_Exercise requirements_
Using the listing below, copy exactly the lines from the one containing "clamp_bar(iron, axis)" to the one containing "# shift keeps", both lines included, and no others.

Scripts that build objects
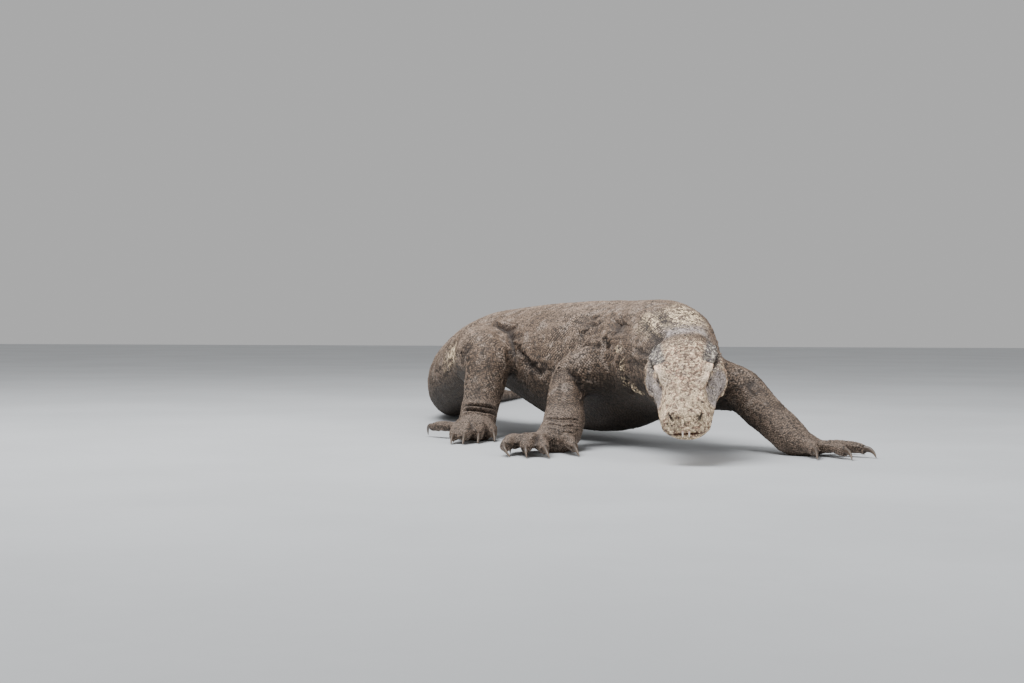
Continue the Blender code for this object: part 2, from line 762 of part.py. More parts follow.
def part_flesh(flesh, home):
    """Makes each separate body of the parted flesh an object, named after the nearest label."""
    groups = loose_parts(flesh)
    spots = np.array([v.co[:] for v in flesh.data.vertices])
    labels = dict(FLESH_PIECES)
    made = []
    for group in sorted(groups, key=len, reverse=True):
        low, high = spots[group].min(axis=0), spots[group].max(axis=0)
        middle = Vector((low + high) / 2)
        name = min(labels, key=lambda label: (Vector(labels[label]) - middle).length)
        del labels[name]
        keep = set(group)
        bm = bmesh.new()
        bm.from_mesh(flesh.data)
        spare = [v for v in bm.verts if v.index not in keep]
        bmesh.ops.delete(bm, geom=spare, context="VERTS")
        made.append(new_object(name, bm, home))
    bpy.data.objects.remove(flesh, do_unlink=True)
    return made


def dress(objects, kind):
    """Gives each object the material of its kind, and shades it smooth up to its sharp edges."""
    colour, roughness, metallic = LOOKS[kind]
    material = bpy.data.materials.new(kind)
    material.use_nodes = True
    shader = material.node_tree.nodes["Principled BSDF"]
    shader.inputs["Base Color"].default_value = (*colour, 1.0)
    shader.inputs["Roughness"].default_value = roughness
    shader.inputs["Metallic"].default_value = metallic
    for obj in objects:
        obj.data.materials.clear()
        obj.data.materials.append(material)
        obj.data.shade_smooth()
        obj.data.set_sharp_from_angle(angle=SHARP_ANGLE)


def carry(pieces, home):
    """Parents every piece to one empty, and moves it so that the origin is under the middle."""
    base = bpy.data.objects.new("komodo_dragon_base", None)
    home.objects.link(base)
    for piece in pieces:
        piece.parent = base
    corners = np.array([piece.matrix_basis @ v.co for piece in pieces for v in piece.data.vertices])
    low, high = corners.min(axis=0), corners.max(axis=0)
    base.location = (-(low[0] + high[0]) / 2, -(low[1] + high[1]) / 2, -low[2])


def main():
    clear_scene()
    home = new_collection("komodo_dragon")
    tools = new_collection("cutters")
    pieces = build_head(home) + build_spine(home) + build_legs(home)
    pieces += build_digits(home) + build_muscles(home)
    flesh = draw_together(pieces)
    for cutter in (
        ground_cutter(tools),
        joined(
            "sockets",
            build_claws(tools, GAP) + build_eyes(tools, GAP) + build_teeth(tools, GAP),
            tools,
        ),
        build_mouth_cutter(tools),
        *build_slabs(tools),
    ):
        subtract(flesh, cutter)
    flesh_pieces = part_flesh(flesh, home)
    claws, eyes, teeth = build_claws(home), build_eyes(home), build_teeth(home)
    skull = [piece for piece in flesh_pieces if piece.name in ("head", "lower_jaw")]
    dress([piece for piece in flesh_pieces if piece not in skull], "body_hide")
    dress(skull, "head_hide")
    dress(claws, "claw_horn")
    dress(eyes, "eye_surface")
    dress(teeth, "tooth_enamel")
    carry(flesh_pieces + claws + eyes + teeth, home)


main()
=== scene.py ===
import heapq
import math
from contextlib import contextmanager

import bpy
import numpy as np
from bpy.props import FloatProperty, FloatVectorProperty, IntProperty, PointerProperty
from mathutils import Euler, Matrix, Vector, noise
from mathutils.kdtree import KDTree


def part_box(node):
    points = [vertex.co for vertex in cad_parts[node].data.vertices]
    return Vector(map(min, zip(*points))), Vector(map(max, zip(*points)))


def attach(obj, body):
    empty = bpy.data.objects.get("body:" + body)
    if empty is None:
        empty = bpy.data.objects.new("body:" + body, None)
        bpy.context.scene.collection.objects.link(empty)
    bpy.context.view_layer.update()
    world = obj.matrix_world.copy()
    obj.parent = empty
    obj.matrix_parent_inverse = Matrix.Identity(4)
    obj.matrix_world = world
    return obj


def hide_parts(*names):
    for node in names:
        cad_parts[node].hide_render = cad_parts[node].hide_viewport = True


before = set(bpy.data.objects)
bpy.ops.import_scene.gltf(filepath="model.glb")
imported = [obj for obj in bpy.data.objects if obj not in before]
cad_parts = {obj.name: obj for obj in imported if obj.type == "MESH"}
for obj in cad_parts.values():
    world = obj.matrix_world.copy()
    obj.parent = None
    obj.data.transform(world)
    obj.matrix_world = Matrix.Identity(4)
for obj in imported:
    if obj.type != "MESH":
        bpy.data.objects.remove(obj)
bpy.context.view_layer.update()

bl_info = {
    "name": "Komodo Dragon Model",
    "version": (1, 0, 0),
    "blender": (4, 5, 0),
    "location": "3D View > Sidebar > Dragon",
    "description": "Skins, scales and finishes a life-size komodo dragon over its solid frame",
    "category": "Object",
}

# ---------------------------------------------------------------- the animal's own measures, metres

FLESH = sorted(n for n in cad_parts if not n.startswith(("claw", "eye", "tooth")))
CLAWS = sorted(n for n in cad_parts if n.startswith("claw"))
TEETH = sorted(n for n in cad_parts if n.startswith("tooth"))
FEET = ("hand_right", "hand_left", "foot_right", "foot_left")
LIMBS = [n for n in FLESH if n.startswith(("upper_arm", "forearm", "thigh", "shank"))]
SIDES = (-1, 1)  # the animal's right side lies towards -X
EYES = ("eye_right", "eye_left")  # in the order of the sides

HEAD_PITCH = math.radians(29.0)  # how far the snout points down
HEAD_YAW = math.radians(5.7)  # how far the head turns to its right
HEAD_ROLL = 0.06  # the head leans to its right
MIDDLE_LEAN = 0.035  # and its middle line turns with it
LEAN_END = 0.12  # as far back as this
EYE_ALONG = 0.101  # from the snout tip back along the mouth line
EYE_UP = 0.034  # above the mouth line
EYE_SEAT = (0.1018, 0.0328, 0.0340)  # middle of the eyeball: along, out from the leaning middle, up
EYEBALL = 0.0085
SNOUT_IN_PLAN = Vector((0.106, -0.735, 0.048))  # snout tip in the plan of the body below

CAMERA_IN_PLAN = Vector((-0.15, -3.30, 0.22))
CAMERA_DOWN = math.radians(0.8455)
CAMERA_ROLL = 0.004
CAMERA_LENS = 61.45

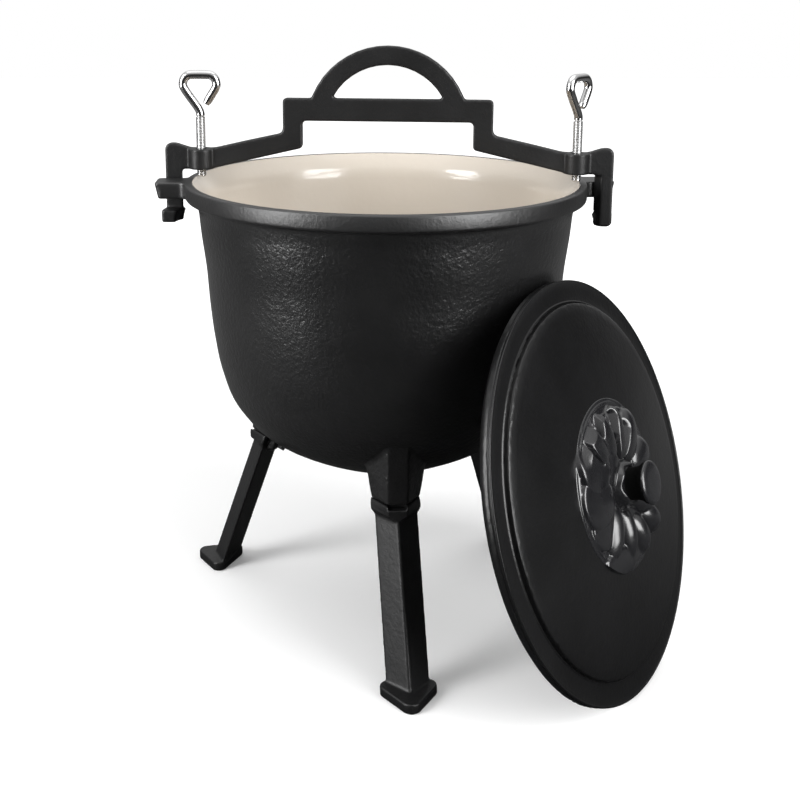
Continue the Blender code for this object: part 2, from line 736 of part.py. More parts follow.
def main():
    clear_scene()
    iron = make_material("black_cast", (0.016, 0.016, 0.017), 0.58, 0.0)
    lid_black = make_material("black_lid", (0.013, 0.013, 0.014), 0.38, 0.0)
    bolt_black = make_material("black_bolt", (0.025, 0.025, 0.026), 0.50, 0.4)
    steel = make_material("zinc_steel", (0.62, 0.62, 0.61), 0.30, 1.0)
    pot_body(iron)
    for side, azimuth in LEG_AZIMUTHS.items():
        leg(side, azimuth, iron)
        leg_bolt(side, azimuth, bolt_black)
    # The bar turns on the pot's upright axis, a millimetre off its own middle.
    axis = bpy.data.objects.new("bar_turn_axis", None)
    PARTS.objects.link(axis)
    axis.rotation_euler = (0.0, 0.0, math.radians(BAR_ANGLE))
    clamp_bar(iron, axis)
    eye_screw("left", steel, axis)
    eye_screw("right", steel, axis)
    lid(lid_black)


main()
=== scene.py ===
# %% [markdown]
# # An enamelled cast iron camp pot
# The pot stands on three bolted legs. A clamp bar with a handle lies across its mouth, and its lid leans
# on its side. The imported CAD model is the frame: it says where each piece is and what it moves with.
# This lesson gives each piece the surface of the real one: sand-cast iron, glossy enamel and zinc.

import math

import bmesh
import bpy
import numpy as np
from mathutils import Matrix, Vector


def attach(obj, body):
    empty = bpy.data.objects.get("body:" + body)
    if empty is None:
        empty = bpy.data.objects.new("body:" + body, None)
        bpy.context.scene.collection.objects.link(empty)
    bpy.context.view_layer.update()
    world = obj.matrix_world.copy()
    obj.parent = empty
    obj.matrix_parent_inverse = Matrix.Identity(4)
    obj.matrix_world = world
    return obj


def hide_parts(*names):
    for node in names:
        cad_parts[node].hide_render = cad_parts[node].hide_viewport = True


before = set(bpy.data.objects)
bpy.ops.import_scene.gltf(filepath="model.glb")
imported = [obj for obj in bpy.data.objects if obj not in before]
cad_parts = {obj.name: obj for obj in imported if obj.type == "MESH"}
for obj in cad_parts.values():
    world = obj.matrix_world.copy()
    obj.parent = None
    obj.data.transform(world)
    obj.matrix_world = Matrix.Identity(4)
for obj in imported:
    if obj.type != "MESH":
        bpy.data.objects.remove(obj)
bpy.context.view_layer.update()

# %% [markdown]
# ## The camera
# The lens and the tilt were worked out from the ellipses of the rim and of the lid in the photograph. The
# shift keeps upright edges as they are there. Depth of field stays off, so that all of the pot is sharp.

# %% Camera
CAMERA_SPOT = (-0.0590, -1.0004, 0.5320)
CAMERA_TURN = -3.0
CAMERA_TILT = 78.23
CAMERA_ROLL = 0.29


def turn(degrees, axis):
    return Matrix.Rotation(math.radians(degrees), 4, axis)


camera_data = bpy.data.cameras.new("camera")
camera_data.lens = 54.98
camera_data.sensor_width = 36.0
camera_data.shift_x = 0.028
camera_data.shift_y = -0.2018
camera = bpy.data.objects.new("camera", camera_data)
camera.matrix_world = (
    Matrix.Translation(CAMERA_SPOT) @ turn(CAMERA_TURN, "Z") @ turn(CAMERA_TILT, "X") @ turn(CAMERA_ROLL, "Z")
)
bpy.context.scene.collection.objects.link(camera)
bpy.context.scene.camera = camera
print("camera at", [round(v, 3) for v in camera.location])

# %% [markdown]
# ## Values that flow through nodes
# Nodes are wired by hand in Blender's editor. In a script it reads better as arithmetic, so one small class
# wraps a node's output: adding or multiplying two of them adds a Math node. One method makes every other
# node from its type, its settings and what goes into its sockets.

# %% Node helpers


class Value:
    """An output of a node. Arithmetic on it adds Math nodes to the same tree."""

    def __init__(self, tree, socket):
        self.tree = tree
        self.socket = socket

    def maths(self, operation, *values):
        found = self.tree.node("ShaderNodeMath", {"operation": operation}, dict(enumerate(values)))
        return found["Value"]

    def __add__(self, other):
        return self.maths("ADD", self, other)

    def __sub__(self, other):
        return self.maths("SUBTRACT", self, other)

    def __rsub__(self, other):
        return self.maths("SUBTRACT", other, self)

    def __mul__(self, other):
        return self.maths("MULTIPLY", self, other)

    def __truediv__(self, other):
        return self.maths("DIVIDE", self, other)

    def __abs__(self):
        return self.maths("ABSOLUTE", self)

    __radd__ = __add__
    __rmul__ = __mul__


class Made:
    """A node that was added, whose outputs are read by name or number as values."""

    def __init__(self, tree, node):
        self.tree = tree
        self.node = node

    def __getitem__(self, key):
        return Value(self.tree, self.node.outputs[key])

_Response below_
    clamp_bar(iron, axis)
    eye_screw("left", steel, axis)
    eye_screw("right", steel, axis)
    lid(lid_black)


main()
=== scene.py ===
# %% [markdown]
# # An enamelled cast iron camp pot
# The pot stands on three bolted legs. A clamp bar with a handle lies across its mouth, and its lid leans
# on its side. The imported CAD model is the frame: it says where each piece is and what it moves with.
# This lesson gives each piece the surface of the real one: sand-cast iron, glossy enamel and zinc.

import math

import bmesh
import bpy
import numpy as np
from mathutils import Matrix, Vector


def attach(obj, body):
    empty = bpy.data.objects.get("body:" + body)
    if empty is None:
        empty = bpy.data.objects.new("body:" + body, None)
        bpy.context.scene.collection.objects.link(empty)
    bpy.context.view_layer.update()
    world = obj.matrix_world.copy()
    obj.parent = empty
    obj.matrix_parent_inverse = Matrix.Identity(4)
    obj.matrix_world = world
    return obj


def hide_parts(*names):
    for node in names:
        cad_parts[node].hide_render = cad_parts[node].hide_viewport = True


before = set(bpy.data.objects)
bpy.ops.import_scene.gltf(filepath="model.glb")
imported = [obj for obj in bpy.data.objects if obj not in before]
cad_parts = {obj.name: obj for obj in imported if obj.type == "MESH"}
for obj in cad_parts.values():
    world = obj.matrix_world.copy()
    obj.parent = None
    obj.data.transform(world)
    obj.matrix_world = Matrix.Identity(4)
for obj in imported:
    if obj.type != "MESH":
        bpy.data.objects.remove(obj)
bpy.context.view_layer.update()

# %% [markdown]
# ## The camera
# The lens and the tilt were worked out from the ellipses of the rim and of the lid in the photograph. The
# shift keeps upright edges as they are there. Depth of field stays off, so that all of the pot is sharp.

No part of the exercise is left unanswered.